Marc Chagall

“Immigrants contribute mightily to the economy, by paying billions in annual taxes, by filling low-wage jobs that keep domestic industry competitive, and by spurring investment and job-creation, revitalizing once-decaying communities.” That’s what a summary of important research shows about unemployment and immigration.

Such famous immigrants as actress and singer Marlene Dietrich, physicist Albert Einstein, and artist Marc Chagall demonstrate this point.

Actress Marlene Dietrich

Marlene Dietrich as Bijou Blanche in Seven Sinners (1940) with John Wayne (Source: flickr, Creative Commons CC BY 2.0 Deed license)

Born in Berlin, Germany in 1901, Marlene Dietrich moved to the United States in 1930 after becoming a famous film star in her country. Her beauty, voice, and sophistication brought her success also in America. She became a US citizen in 1937 and refused to return to Germany, where she was branded a traitor after rejecting invitations from Hitler’s government to star in propaganda films and then renouncing Nazism. Dietrich was one of the first celebrities to join the American war effort, performing over 500 times before American servicemen in the field between 1943 and 1946 to boost the morale of the troops. Her support for American soldiers showed “a true commitment to ‘her boys’ by traveling right to the front lines to perform.” According to United Service Organizations (USO), the organization that created camp shows to entertain troops, “From her resolute insistence on traveling to the front lines to support our nation’s soldiers, to daring to wear pants in Paris when it was still illegal for women to do so, to taking on roles that pushed the boundaries of Hollywood, Dietrich was committed to freedom – and the freedom to be herself.” She was known as a woman who “cultivated a mysterious, commanding and sensual image of herself, all while pushing the limits of femininity and restraint, defying the norms of fashion and sexuality, and all the while resisting the threat of the Third Reich.”

Albert Einstein, 1921

Albert Einstein, Vienna, 1921 (Public Domain)

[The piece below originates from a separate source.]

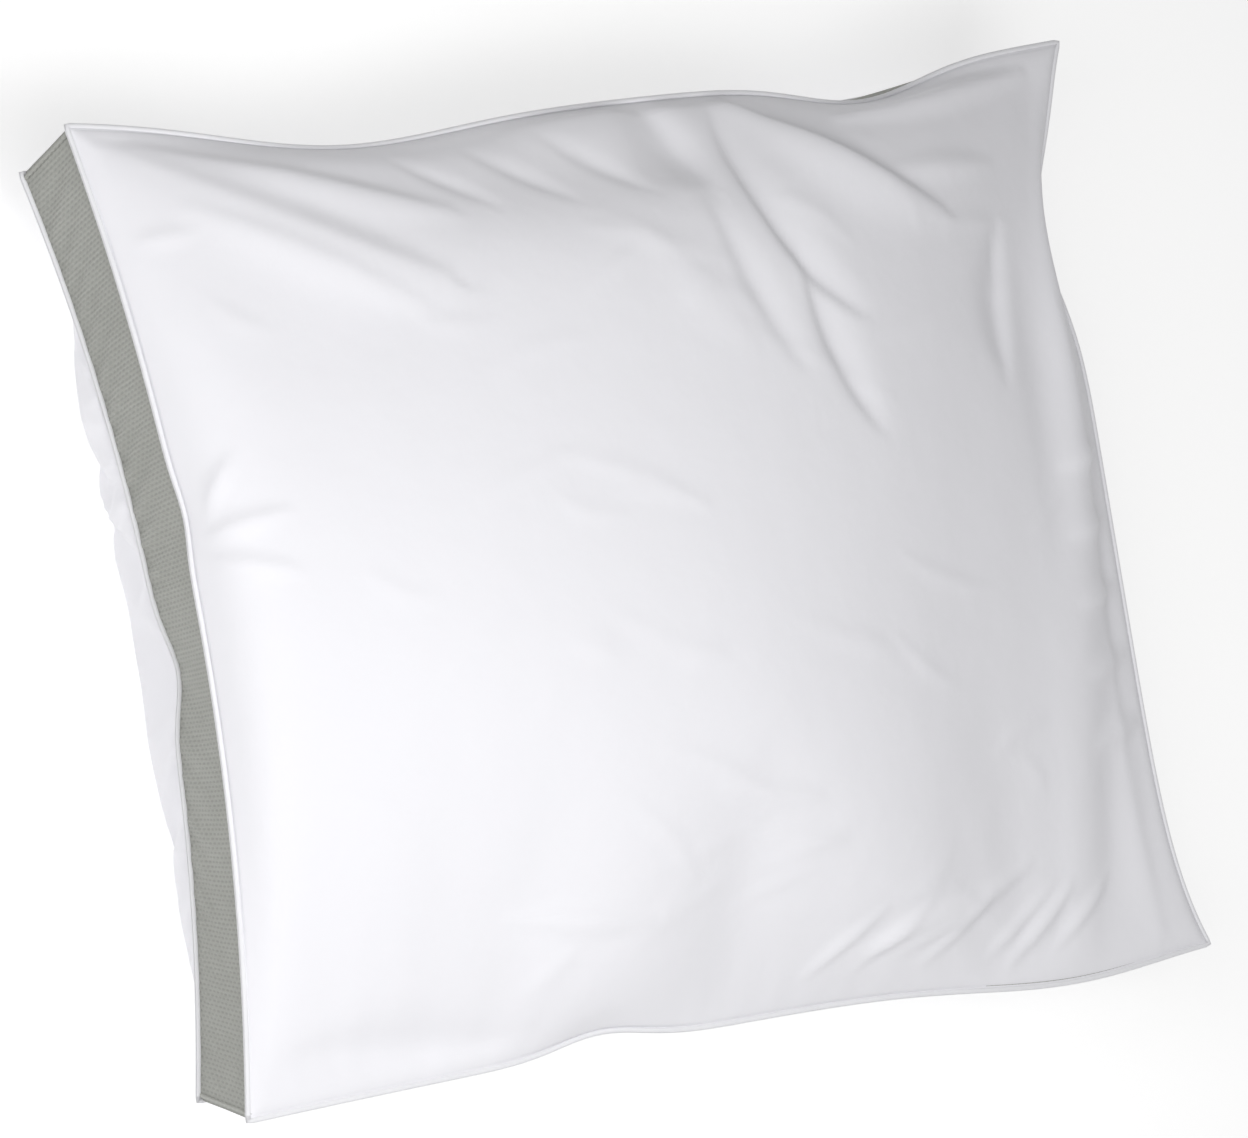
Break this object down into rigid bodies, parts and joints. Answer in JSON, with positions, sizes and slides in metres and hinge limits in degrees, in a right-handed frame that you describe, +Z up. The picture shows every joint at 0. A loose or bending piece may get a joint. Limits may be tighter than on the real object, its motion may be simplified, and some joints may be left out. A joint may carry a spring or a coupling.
{
  "type": "bed pillow",
  "caption": "Rectangular bed pillow with crowned cotton panels, a mesh gusset between them and a thin piping in each seam, filled with loose fibre.",
  "frame": {"origin": "middle of the pillow's resting face, on the surface it lies on", "axes": "+Z up, out of the top panel; +X along the long side; +Y along the short side, towards the head side"},
  "size_m": [0.6628, 0.5116, 0.169],
  "materials": {
    "cotton_panel": "white cotton percale, matt",
    "gusset_mesh": "grey polyester spacer mesh, matt",
    "piping_cotton": "white bias-cut cotton, matt",
    "piping_cord": "soft white cotton cord",
    "sewing_thread": "white polyester thread",
    "polyester_fibre": "loose white hollow fibre"
  },
  "bodies": {
    "root": {"top_panel": "cotton_panel", "bottom_panel": "cotton_panel", "gusset_left": "gusset_mesh", "gusset_right": "gusset_mesh", "gusset_head": "gusset_mesh", "gusset_foot": "gusset_mesh", "gusset_corner_threads": "sewing_thread", "top_seam_thread": "sewing_thread", "bottom_seam_thread": "sewing_thread", "closing_seam_thread": "sewing_thread", "top_piping_cover": "piping_cotton", "bottom_piping_cover": "piping_cotton", "top_piping_cord": "piping_cord", "bottom_piping_cord": "piping_cord", "fibre_fill": "polyester_fibre"}
  },
  "joints": []
}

Another famous immigrant is Albert Einstein. Born in Germany in 1879, he moved to Switzerland in 1895 where he finished secondary school and then attended the math and physics teaching diploma program at Zürich Polytechnic. In 1901 he took a job at the Swiss Federal Office for Intellectual Property, the patent office. There he wrote “four of his most influential papers in mathematics and physics in 1905 (including his most famous, on ‘special relativity’), while working … on his Ph.D. in physics, which he earned in 1905 from the University of Zurich.” Einstein was awarded the 1921 Nobel Prize in Physics for “his services to Theoretical Physics, and especially for this discovery of the law of the photoelectric effect.” Now famous, he traveled to the United States for the first time in 1922 to give lectures, returning there again in the early 1930s. When in the US in 1933, the Nazis “raided his house, his works were publicly condemned and his books burned as evidence of dangerous Jewish intellectualism,” according to an article by LCR Capital Partners, a private investment firm whose clients are interested in immigrant investor programs. That year, Einstein gave up his German citizenship and began working at the Institute for Advanced Study in Princeton, New Jersey. He remained in the United States until the end of his life and was granted US citizenship in 1940. According to LCR, “The knowledge and understanding derived from Einstein’s research is still relevant today, not only that derived from his work in physics and mathematics, but also in the United States in space and aeronautics.”

Painter Marc Chagall

Marc Chagall, 1944 (Photo by Regan Vercruysse from Phelps, New York, USA, CC BY 2.0 license, via Wikimedia Commons)

Born in Vitebsk (now in Belarus) in the western Russian Empire in 1887, Marc Chagall studied drawing and painting and in 1907 moved to St. Petersburg. There a patron’s allowance allowed him to relocate to Paris in 1910, where he met avant-garde poets and painters, and displayed his works in major exhibitions. Chagall’s first major show took place in Berlin in 1914, after which he returned to Vitebsk, where he married and continued to paint. He returned to Paris in 1923. As his fame increased, he traveled to work in different regions of France, Palestine, Holland, Spain, Poland, and Italy.  He became a French citizen in 1927. Labeled a “degenerate artist” by the Nazis, Chagall moved his family to the United States in 1941 to escape the war in Europe, remaining there until 1948 when he returned to France. As described at marcchagall.net, “Chagall, throughout his career, incorporated elements from many schools of modern art, including Cubism, Fauvism, Symbolism, Surrealism, Orphism and Futurism.” An innovator, he is known for his poetic, colorful, and figurative paintings and for his important contribution to 20th-century art.

All in all, immigrants are good for the economy. Not only do they create new businesses and jobs, fill labor shortages, spend their incomes on goods and services in their new places of residence, and pay taxes, but as these examples show, they also bring innovation, creativity, knowledge, and cultural diversity.